[Excerpt from a dataset]
************

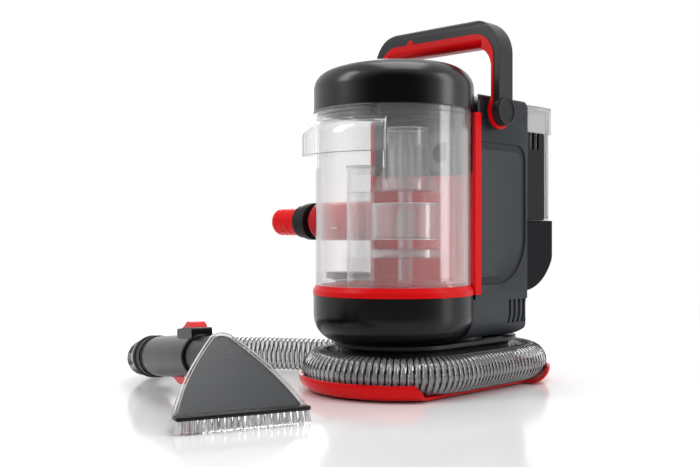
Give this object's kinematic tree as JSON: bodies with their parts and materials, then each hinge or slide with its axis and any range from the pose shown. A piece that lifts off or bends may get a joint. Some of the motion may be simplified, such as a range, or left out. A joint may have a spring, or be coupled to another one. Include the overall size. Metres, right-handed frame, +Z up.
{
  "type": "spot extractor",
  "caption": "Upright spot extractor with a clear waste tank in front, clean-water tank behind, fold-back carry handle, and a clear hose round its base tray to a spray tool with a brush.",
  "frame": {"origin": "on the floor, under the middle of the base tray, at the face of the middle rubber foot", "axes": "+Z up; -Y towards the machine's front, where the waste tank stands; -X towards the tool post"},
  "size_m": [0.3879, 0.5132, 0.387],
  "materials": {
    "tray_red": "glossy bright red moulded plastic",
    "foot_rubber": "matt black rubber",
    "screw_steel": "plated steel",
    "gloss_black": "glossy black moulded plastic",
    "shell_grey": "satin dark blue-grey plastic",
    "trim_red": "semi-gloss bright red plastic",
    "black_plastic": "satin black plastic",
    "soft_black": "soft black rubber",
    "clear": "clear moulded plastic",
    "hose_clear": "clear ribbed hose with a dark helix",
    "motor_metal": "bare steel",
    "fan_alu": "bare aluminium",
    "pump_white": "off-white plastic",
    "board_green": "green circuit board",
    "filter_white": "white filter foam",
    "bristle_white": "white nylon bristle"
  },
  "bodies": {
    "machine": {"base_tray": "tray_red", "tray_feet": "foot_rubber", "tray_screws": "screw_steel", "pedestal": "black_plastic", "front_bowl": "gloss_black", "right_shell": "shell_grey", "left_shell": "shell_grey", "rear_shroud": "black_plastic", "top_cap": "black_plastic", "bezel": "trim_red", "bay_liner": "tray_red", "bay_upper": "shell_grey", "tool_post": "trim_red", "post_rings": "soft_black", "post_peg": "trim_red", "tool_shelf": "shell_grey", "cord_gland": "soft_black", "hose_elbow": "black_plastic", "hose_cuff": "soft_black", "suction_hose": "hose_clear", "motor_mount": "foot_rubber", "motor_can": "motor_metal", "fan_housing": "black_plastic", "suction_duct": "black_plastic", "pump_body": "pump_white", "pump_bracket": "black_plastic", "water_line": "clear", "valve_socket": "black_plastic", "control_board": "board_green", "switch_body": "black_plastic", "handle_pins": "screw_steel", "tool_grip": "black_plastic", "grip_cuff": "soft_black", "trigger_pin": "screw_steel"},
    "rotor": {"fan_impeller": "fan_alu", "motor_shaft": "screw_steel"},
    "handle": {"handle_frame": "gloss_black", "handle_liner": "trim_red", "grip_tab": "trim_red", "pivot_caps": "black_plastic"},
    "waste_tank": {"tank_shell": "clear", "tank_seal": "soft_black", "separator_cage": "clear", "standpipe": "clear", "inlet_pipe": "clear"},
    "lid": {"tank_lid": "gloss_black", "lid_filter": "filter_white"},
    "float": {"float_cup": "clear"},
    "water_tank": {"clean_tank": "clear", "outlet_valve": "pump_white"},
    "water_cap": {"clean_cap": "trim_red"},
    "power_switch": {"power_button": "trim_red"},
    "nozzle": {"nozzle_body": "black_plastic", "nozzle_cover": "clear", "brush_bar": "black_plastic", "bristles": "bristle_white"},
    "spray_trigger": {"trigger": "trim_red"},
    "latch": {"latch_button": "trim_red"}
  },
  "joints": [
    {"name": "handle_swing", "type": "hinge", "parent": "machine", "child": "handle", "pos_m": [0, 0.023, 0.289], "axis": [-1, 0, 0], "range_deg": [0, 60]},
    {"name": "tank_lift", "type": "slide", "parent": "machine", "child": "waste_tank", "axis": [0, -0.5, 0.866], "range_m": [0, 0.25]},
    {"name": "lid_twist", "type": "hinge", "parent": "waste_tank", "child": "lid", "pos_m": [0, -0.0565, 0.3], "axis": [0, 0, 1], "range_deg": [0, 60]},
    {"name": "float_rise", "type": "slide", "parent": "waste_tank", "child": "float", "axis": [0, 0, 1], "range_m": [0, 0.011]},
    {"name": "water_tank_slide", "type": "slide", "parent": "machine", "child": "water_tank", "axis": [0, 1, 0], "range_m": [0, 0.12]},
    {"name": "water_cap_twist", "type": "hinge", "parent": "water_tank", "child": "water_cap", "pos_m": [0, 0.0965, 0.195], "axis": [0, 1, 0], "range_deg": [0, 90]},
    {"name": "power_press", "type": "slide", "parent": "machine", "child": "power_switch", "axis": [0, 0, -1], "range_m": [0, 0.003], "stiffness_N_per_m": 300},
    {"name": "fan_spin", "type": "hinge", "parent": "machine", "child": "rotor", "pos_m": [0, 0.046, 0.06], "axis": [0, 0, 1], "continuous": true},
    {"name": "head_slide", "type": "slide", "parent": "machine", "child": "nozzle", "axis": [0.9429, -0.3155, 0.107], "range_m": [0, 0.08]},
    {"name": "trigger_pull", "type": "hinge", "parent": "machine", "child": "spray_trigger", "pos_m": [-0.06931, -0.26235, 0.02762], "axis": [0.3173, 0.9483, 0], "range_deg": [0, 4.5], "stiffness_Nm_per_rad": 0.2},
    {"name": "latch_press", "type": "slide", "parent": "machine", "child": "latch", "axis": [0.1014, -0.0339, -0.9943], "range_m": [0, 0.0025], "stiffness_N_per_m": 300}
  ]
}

************

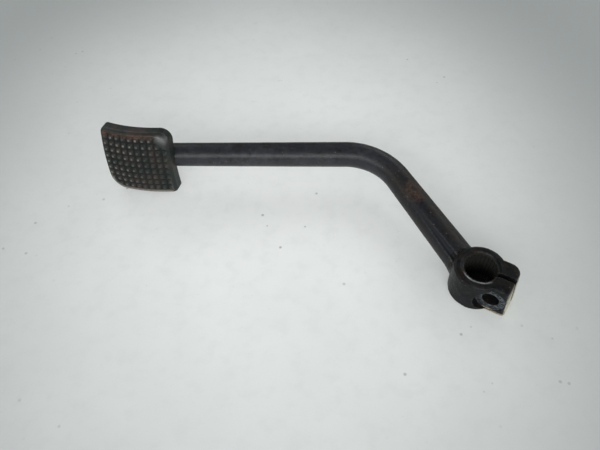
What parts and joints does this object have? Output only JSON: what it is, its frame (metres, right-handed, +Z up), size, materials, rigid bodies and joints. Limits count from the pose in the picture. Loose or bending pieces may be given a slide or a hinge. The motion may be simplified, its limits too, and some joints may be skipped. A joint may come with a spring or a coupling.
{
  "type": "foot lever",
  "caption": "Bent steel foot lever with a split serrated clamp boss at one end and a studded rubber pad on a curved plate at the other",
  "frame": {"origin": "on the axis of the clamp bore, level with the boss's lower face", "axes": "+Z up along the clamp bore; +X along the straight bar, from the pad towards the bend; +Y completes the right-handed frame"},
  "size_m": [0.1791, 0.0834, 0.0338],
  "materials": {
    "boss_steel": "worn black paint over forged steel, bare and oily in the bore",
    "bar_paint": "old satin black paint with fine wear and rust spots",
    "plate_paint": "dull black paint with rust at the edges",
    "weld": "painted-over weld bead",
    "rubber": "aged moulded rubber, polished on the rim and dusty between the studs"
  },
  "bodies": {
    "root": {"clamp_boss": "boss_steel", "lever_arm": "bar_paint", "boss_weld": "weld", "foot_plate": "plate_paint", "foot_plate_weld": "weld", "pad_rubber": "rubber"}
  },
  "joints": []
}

************

§ WRITTEN REQUEST
Pick out every line above that contains the word "joints" and copy it.

§ SOLUTION FOR THIS PROBLEM
  "joints": [
What parts and joints does this object have? Output only JSON: what it is, its frame (metres, right-handed, +Z up), size, materials, rigid bodies and joints. Limits count from the pose in the picture. Loose or bending pieces may be given a slide or a hinge. The motion may be simplified, its limits too, and some joints may be skipped. A joint may come with a spring or a coupling.
  "joints": []